People walk through the streets with a band during a second line parade marking the 10th anniversary of Hurricane Katrina on August 29, 2015 in New Orleans, Louisiana. (Joe Raedle/Getty Images)

In Biloxi, Mississippi, clergy and community leaders gathered at a newly built Minor League Baseball park for a memorial to Katrina's victims and later that evening the park was hosting a concert celebrating the recovery.

During a prayer service at a seaside park in Gulfport, former Mississippi Gov. Haley Barbour praised volunteers who worked on the Katrina recovery. He said more than 954,000 volunteers came from around the country to Mississippi in the first five years after the storm, and many were motivated by faith.

"They thought it was God's command to try to help people in need," Barbour said.

Katrina's force caused a massive storm surge that scoured the Mississippi coast, pushed boats far inland and wiped houses off the map.

Glitzy casinos and condominium towers have been rebuilt. But overgrown lots and empty slabs speak to the slow recovery in some communities.

In New Orleans, wide scale failures of the levee system on Aug. 29, 2005, left 80 percent of the city under water.

New Orleans has framed the 10th anniversary as a showcase designed to demonstrate to the world how far a city that some questioned rebuilding has come. In the week leading up to the actual anniversary, the city has held lectures, given tours of the levee improvements and released a resiliency plan.

Many parts of the iconic city have rebounded phenomenally while many residents — particularly in the black community — still struggle.

In New Orleans' Lower 9th Ward, residents and community activists gathered Saturday at the levee where Katrina's storm waters broke through and submerged the neighborhood.

Once a bastion of black home ownership, it still hasn't regained anywhere near its pre-Katrina population.

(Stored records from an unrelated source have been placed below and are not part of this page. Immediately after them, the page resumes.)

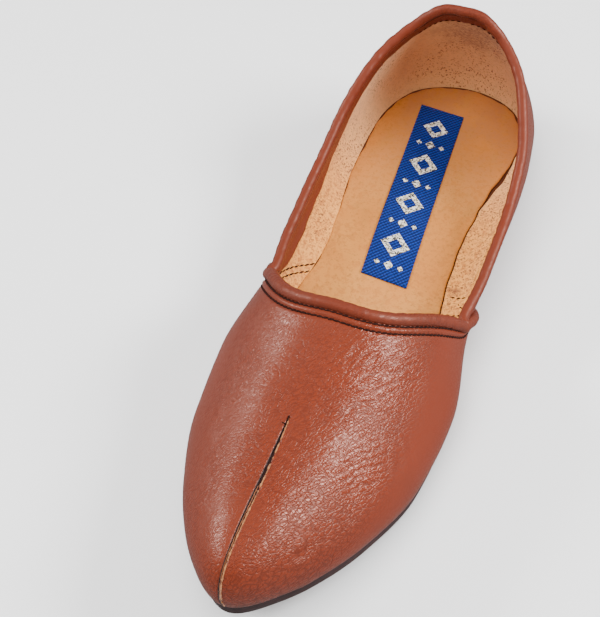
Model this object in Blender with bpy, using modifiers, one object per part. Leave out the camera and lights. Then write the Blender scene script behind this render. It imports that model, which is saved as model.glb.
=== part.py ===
"""A mojari, the slip-on leather shoe of South Asia, as separate pieces.

The shoe stands on the floor at z = 0 with its toe at -Y and its heel at +Y.
One height function gives the bed that sole, insole and upper share, and one
surface function gives the upper, its seam and both pipings.
"""
import bpy
import bmesh
import math
from collections import namedtuple

import numpy as np
from mathutils import Vector

MM = 0.001

# Driving sizes of the last
LENGTH = 280 * MM           # toe tip to back of heel, over the upper
BALL_WIDTH = 99 * MM        # widest part of the last, at the ball of the foot
INSTEP_HEIGHT = 50 * MM     # ridge above the sole at a third of the length
HEEL_HEIGHT = 60 * MM       # back of the collar above the sole
CORNER_HEIGHT = 18 * MM     # collar above the sole where it meets the vamp
TOE_SPRING = 20 * MM        # rise of the toe tip
SOLE_THICKNESS = 6 * MM
HEEL_LIFT = 4 * MM          # how far the heel seat stands above the forepart

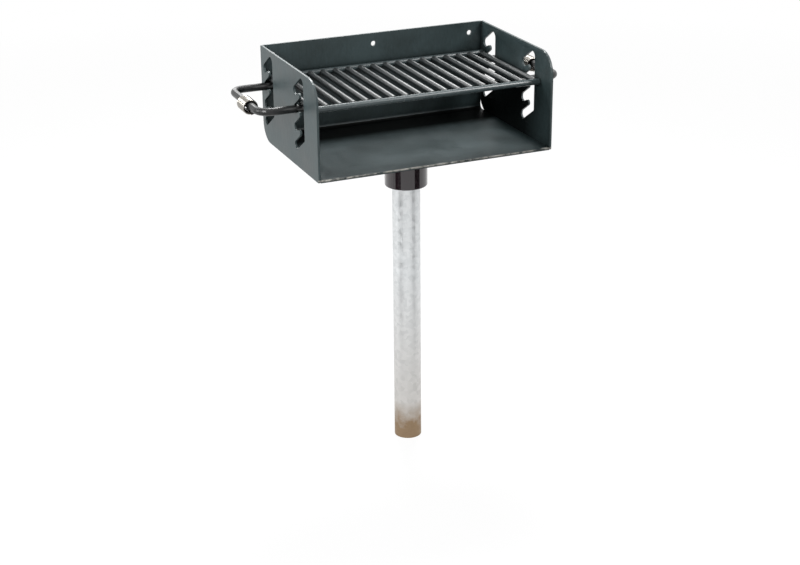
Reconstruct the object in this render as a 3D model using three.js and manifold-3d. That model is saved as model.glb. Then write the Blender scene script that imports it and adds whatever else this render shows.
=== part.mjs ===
// Park barbecue grill on a pedestal post, in millimetres, +Z up.
// The origin is on the post's axis at the ground line. The cook stands on the -Y side.
// A steel firebox turns on the post. Its side plates hold a rod grate at one of four
// heights, hooked in ladder slots. Loose wire coils on the handles stay cool to the hand.

import * as THREE from 'three';
import { mergeVertices } from 'three/addons/utils/BufferGeometryUtils.js';
import Module from 'manifold-3d';

const wasm = await Module();
wasm.setup();

// Fits
const SEAT_GAP = 0.3; // between pieces that touch or are welded together
const OVERRUN = 5; // how far a cutting tool runs past the face it cuts

// Post: 2 in nominal pipe, 48 in long
const POST_DIAMETER = 60.3;
const POST_WALL = 3.9;
const POST_LENGTH = 1219.2;
const FLOOR_HEIGHT = 685.8; // underside of the firebox floor above the ground line

// Post head: a disc with a plug that fills the pipe's mouth
const HEAD_DIAMETER = 76.2;
const HEAD_THICKNESS = 9.5;
const HEAD_PLUG_LENGTH = 25;
const HEAD_CHAMFER = 1.5;

// Collar that drops over the post, and the plate that joins it to the floor
const COLLAR_WALL = 6.35;
const COLLAR_HEIGHT = 82.5;
const COLLAR_CLEARANCE = 1.5; // radial, round the post head
const COLLAR_EDGE_RADIUS = 2;
const GUIDE_RING_THICKNESS = 9.5;
const GUIDE_RING_RECESS = 3; // above the collar's lower edge
const GUIDE_RING_CLEARANCE = 0.8; // radial, round the post
const SWIVEL_PLATE_SIZE = 152.4;
const SWIVEL_PLATE_THICKNESS = 6.35;
const SWIVEL_PLATE_CORNER = 12;

// Firebox: 3/16 in plate, 20 in wide inside
const INNER_WIDTH = 508;
const BOX_DEPTH = 330.2;
const BOX_HEIGHT = 203.2;
const PLATE = 4.8;
const BEND_RADIUS = 14.3; // outside of the bend between floor and back
const FRONT_CORNER_RADIUS = 46; // upper front corner of a side plate
const REAR_CORNER_RADIUS = 40; // lower rear corner, cut back from the bend to let rain out
const SMALL_CORNER_RADIUS = 3; // the other two corners of a side plate
const BACK_HOLE_DIAMETER = 11.1;
const BACK_HOLE_INSET = 25.4; // outer holes' centres in from the side plates
const BACK_HOLE_SHIFT = -4.5; // the row lies this far to the cook's left
const BACK_HOLE_DROP = 23; // centre below the back's top edge
const BACK_HOLE_COUNT = 3;

// Ladder slots: a channel along the front, with slanted pockets behind hooks
const FRONT_SLOT_SETBACK = 73.1; // from the box's front to the front slot's channel
const REAR_SLOT_SETBACK = 15.1; // from the box's rear to the rear slot's pockets
const SLOT_DEPTH = 58; // from the channel's front edge to the pockets' rear end
const SLOT_TOP_MARGIN = 11.7; // plate left above the slot
const LOWEST_POCKET = 36; // lowest pocket's bottom above the floor's underside
const LEVEL_COUNT = 4;
const GRATE_LEVEL = 1; // level the grate hangs at, counted from the top, which is 0
const CHANNEL_WIDTH = 24.6;
const POCKET_SLANT = THREE.MathUtils.degToRad(33); // below the horizontal
const POCKET_PLAY = 1.05; // pocket radius over the handle's
const HOOK_RADIUS = 6;
const SLOT_APEX_RADIUS = 12;
const SLOT_FOOT_RADIUS = 5;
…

But a day of events illustrated how attached the residents who have returned are to their community.

After the speeches were done, a parade snaked through the neighborhood while music played from boom boxes and people sold water from ice chests under the hot sun.

People march through the Lower Ninth Ward during a second line parade on the 10th anniversary of Hurricane Katrina on August 29, 2015 in New Orleans, Louisiana. (Mario Tama/Getty Images)

Clarence Davis's family home was four blocks from the levee. He evacuated before Katrina and eventually returned to the region, but now lives in the suburbs. He came back Saturday just to find old faces from the neighborhood but he couldn't bring himself to see the vacant lot where his house used to be.

"The family home is what kept us together and it's gone," he said. His family is scattered now in Houston, Atlanta and Louisiana as are many of his neighbors.

Wilmington Sims watched the parade from his front porch. He helped build the house before Katrina, then had to re-do the work after flooding from the levee break damaged the first floor.

He said the outpouring of support was "uplifting" but many people still need help and the Lower 9th Ward needs economic development.

Women hug in front of the repaired levee wall in the Lower Ninth Ward on the 10th anniversary of Hurricane Katrina on August 29, 2015 in New Orleans, Louisiana. A levee breach along the Industrial Canal in the Lower Ninth Ward devastated the area with massive flooding in the aftermath of Hurricane Katrina. (Mario Tama/Getty Images)

In the evening, former President Bill Clinton was headlining a free concert-prayer service-celebration at Smoothie King Center in New Orleans. The event will also feature performances by the city's "Rebirth Brass Band," award-winning journalist Soledad O'Brien and Big Chief Monk Boudreaux and the Wild Magnolias.

Neighborhoods across New Orleans held local events to commemorate the storm, and thousands of volunteers spread out across the city in a day of community activism.

As the anniversary came to a close and the region looked to the future, Maggie Carroll, who heads the Broadmoor Improvement Association in New Orleans, said there's a "real challenge" to make sure that the spirit that drove so much of the recovery post-Katrina continues on.

"We need to fight the complacency," she said. "Our neighborhood still has problems just like New Orleans has problems."